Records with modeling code
* START *
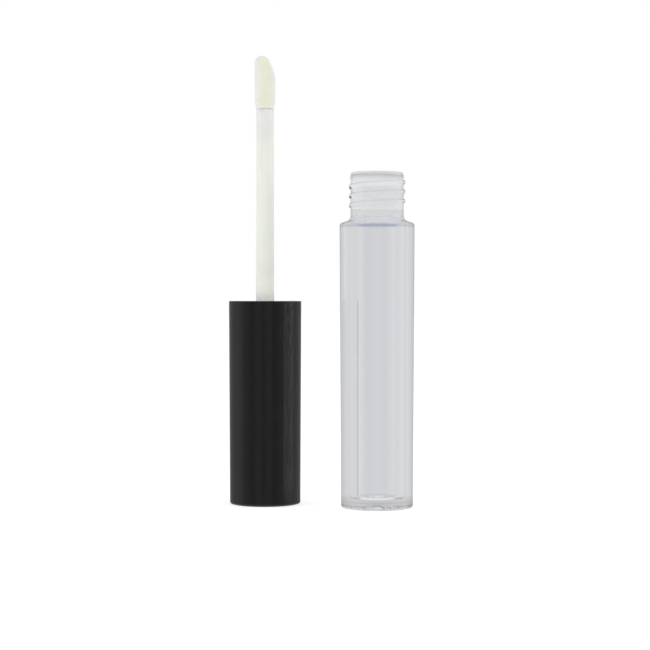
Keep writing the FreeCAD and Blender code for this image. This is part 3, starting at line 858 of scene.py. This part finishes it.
# The studio's brightness by compass angle, in degrees from the front (-Y) and positive to the right
# (+X). GLOSS is what polished faces mirror: a dim front with soft strips, then side panels. CLEAR
# is what is seen through the bottle. Higher up both give way to a dim band and then a panel
# overhead, and lower down to a pale band and then the table.
GLOSS = (
    (-180, 0.30), (-150, 0.26), (-120, 0.30), (-98, 0.42), (-84, 0.44), (-72, 0.30), (-56, 0.25),
    (-40, 0.18), (-20, 0.28), (-4, 0.19), (14, 0.28), (31, 0.17), (56, 0.27), (72, 0.33),
    (84, 0.44), (98, 0.42), (120, 0.30), (150, 0.26), (180, 0.30),
)
CLEAR = (
    (-180, 0.67), (-150, 0.73), (-110, 0.69), (-84, 0.60), (-50, 0.42), (0, 0.75),
    (50, 0.42), (84, 0.60), (110, 0.69), (150, 0.73), (180, 0.67),
)
CLEAR_COOLNESS = 0.01
DIM, SKY_PANEL = (0.30, 0.33, 0.40), (0.85, 0.86, 0.88)
LOW, TABLE = (0.72, 0.72, 0.74), (0.66, 0.66, 0.68)
WHITE = (1, 1, 1)

# How brightly the cards and the floor glow, and the even fill that rays off matt faces see: more of
# it from behind and through the glass, and the share that the flag adds to its own glow.
FLAG_GLOW, TABLE_GLOW, FLOOR_GLOW = 0.68, 0.85, 0.62
FILL, FILL_FROM_BEHIND, FILL_IN_GLASS, FLAG_FILL = 0.88, 0.12, 0.55, 1.2

# Light is mirrored many times over inside the bottle's wall before it comes out.
BOUNCES, MATT_BOUNCES = 160, 8


def panels(studio, share, stops, cool=0.0):
    """Brightness round the compass, by the share of a turn from the back, and cooler if asked."""
    tones = [
        (angle / 360 + 0.5, (grey - cool * 0.25, grey - cool * 0.1, grey + cool))
        for angle, grey in stops
    ]
    return studio.ramp(share, *tones, interpolation="EASE")


def make_world():
    """White behind the object, soft even fill for matt faces, and the studio for shiny ones."""
    world = bpy.data.worlds.new("studio")
    bpy.context.scene.world = world
    world.cycles.sampling_method = "NONE"
    studio = Nodes(world)
    studio.nodes.clear()
    east, north, up = studio.parts(studio.add("ShaderNodeTexCoord").outputs["Generated"])
    compass = studio.number("ARCTAN2", east, studio.number("MULTIPLY", north, -1.0))
    share = studio.number("ADD", studio.number("DIVIDE", compass, math.tau), 0.5)
    path = studio.add("ShaderNodeLightPath")
    inside = studio.number("GREATER_THAN", path.outputs["Transmission Depth"], 0.5)
    gloss, clear = panels(studio, share, GLOSS), panels(studio, share, CLEAR, CLEAR_COOLNESS)
    around = studio.mixed(inside, gloss, clear)
    down = studio.number("MULTIPLY", up, -1.0)
    around = studio.mixed(studio.between(up, 0.4, 0.55), around, DIM)
    around = studio.mixed(studio.between(down, 0.25, 0.5), around, LOW)
    around = studio.mixed(studio.between(up, 0.72, 0.92), around, SKY_PANEL)
    around = studio.mixed(studio.between(down, 0.6, 0.85), around, TABLE)
    fill = studio.number("ADD", studio.number("MULTIPLY", north, FILL_FROM_BEHIND), FILL)
    fill = studio.number("ADD", fill, studio.number("MULTIPLY", inside, FILL_IN_GLASS))
    matt = studio.number("GREATER_THAN", path.outputs["Diffuse Depth"], 0.5)
    around = studio.mixed(matt, around, fill)
    around = studio.mixed(path.outputs["Is Camera Ray"], around, WHITE)
    background = studio.add("ShaderNodeBackground")
    studio.feed(background.inputs["Color"], around)
    studio.feed(studio.add("ShaderNodeOutputWorld").inputs["Surface"], background.outputs[0])


LIT_POINT = (0, 0, 0.055)
SOFTBOXES = (
    # name, place, width and height, watts
    ("softbox_left", (-0.6, -0.3, 0.3), (0.5, 0.6), 1.0),
    ("softbox_right", (0.6, -0.3, 0.3), (0.5, 0.6), 1.0),
    ("softbox_top", (0.0, 0.1, 0.8), (0.8, 0.6), 0.8),
)


def make_light(name, place, size, watts):
    """A large softbox that faces the object, and that neither gloss nor glass shows."""
    lamp = bpy.data.lights.new(name, "AREA")
    lamp.shape = "RECTANGLE"
    lamp.size, lamp.size_y = size
    lamp.energy = watts
    light = bpy.data.objects.new(name, lamp)
    light.location = place
    aim = Vector(LIT_POINT) - Vector(place)
    light.rotation_euler = aim.to_track_quat("-Z", "Y").to_euler()
    light.visible_glossy = light.visible_transmission = False
    bpy.context.scene.collection.objects.link(light)


SENSOR_WIDTH, FOCAL_LENGTH = 36.0, 99.69
CAMERA_PLACE, CAMERA_DOWN = (0.00097, -0.4244, 0.0482), 0.764


def make_camera():
    """The photograph's viewpoint: square on, just below the middle, looking a little down."""
    lens = bpy.data.cameras.new("camera")
    lens.sensor_width = SENSOR_WIDTH
    lens.lens = FOCAL_LENGTH
    lens.clip_start = 0.01
    camera = bpy.data.objects.new("camera", lens)
    camera.location = CAMERA_PLACE
    camera.rotation_euler = (math.radians(90 - CAMERA_DOWN), 0, 0)
    bpy.context.scene.collection.objects.link(camera)
    bpy.context.scene.camera = camera


make_bottle()
make_wiper()
make_outer_cap()
make_inner_cap()
make_cap_gasket()
make_wand_stem()
make_applicator_core()
make_adhesive_bead()
make_flock_tip()
make_floor()
make_table_card()
make_flag()
make_world()
for softbox in SOFTBOXES:
    make_light(*softbox)
make_camera()
bpy.context.scene.view_settings.view_transform = "Standard"
limits = bpy.context.scene.cycles
limits.max_bounces = limits.glossy_bounces = limits.transmission_bounces = BOUNCES
limits.diffuse_bounces = MATT_BOUNCES
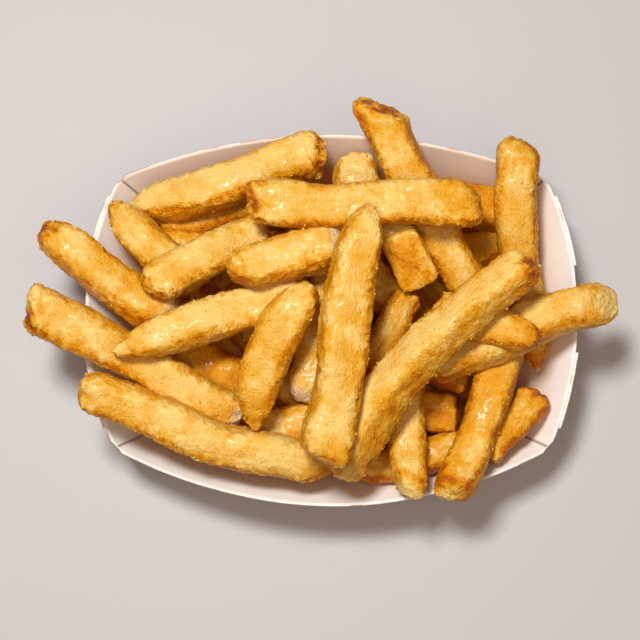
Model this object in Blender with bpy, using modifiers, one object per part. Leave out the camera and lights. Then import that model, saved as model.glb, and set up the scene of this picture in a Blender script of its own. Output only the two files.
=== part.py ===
# French fries heaped in a folded paperboard food tray.
# Metres, +Z up. The origin is the middle of the tray's underside.
# X runs along the tray, Y towards its back wall.
from collections import namedtuple
import math

import bmesh
import bpy
from mathutils import Vector

MM = 0.001

# Tray, in millimetres: corners of the floor and of the rim, on the inner face
PAPER = 0.5
FLOOR_CORNER = (57.0, 36.0)
RIM_CORNER = (79.0, 50.0)
CORNER_HEIGHT = 34.0
SPRING = 0.6           # how far a glued flap's top edge stands off the end wall
FLAP_RISE = 0.8        # how far that edge stands above the rim
FLAP_REACH = (0.16, 0.68)   # along an end wall: 0 at the corner, 1 at the wall's middle
FLAP_FOOT = 0.04       # where a flap starts, as a share of the wall's height
FLAP_FOOT_WIDTH = 0.72      # width there, as a share of its width at the rim
FLAP_FACES = (6, 4)    # along and up a flap
BURY = 0.25            # depth of a flap's inner face inside the wall's paper
ROUNDS_LONG = 16       # faces along a long wall
ROUNDS_SHORT = 10      # faces along an end wall

# Each wall: the direction it faces outwards, how far its fold and its rim bow outwards
# at the middle, and the rim's height there
Wall = namedtuple("Wall", "long outward fold_bow rim_bow middle_height")
WALLS = {
    "front": Wall(True, -1, 7.0, 21.0, 41.0),
    "right": Wall(False, 1, 3.0, 9.5, 42.0),
    "back": Wall(True, 1, 7.0, 13.4, 45.0),
    "left": Wall(False, -1, 3.0, 10.5, 42.0),
}

# Core that the fries are fused to, in millimetres
CORE_GAP = 1.2         # height of its underside
CORE_INSET = 2.4       # clearance of its side to the walls
CORE_SIDE = 13.0       # height of its steep side
CORE_TOP = 37.0
CORE_STEPS = ((0.88, 0.3), (0.68, 0.62), (0.38, 0.9))   # shrink, rise of the dome

# Fries, in millimetres: middle of the first tip and of the second, thickness, sideways bow
# (positive to the left of first to second), roll about the length in degrees, length over
# which each tip rounds off, and the thickness at each end as a share of the named one.
# They are listed from the bottom of the heap to its top.
Fry = namedtuple("Fry", "first second thick bow roll tips share")


def fry(first, second, thick, bow=0, roll=0, tips=(5, 5), share=(1.0, 1.0)):
    """One row of the heap, with the values that most fries have left out."""
    return Fry(first, second, thick, bow, roll, tips, share)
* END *
Exercise task
Verbatim output is expected for the lines from the start of the data to the line in which "BOUNCES, MATT_BOUNCES = 160, 8" appears, both included.

Expected output
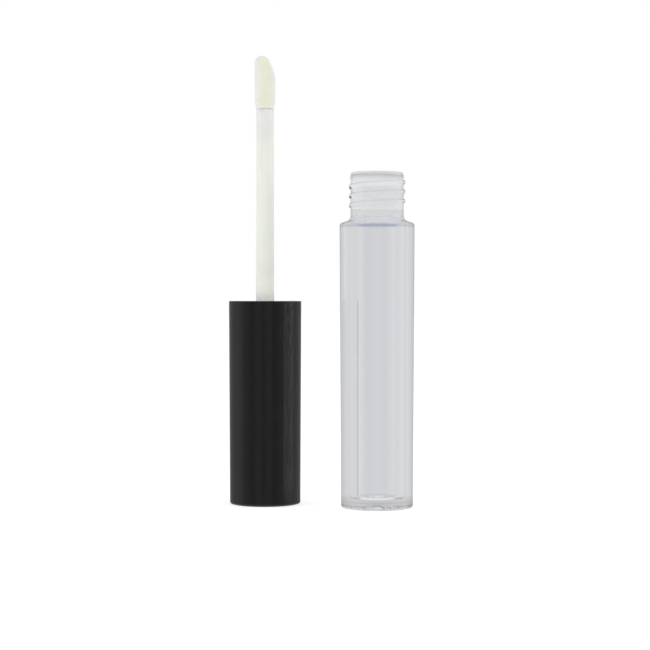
Keep writing the FreeCAD and Blender code for this image. This is part 3, starting at line 858 of scene.py. This part finishes it.
# The studio's brightness by compass angle, in degrees from the front (-Y) and positive to the right
# (+X). GLOSS is what polished faces mirror: a dim front with soft strips, then side panels. CLEAR
# is what is seen through the bottle. Higher up both give way to a dim band and then a panel
# overhead, and lower down to a pale band and then the table.
GLOSS = (
    (-180, 0.30), (-150, 0.26), (-120, 0.30), (-98, 0.42), (-84, 0.44), (-72, 0.30), (-56, 0.25),
    (-40, 0.18), (-20, 0.28), (-4, 0.19), (14, 0.28), (31, 0.17), (56, 0.27), (72, 0.33),
    (84, 0.44), (98, 0.42), (120, 0.30), (150, 0.26), (180, 0.30),
)
CLEAR = (
    (-180, 0.67), (-150, 0.73), (-110, 0.69), (-84, 0.60), (-50, 0.42), (0, 0.75),
    (50, 0.42), (84, 0.60), (110, 0.69), (150, 0.73), (180, 0.67),
)
CLEAR_COOLNESS = 0.01
DIM, SKY_PANEL = (0.30, 0.33, 0.40), (0.85, 0.86, 0.88)
LOW, TABLE = (0.72, 0.72, 0.74), (0.66, 0.66, 0.68)
WHITE = (1, 1, 1)

# How brightly the cards and the floor glow, and the even fill that rays off matt faces see: more of
# it from behind and through the glass, and the share that the flag adds to its own glow.
FLAG_GLOW, TABLE_GLOW, FLOOR_GLOW = 0.68, 0.85, 0.62
FILL, FILL_FROM_BEHIND, FILL_IN_GLASS, FLAG_FILL = 0.88, 0.12, 0.55, 1.2

# Light is mirrored many times over inside the bottle's wall before it comes out.
BOUNCES, MATT_BOUNCES = 160, 8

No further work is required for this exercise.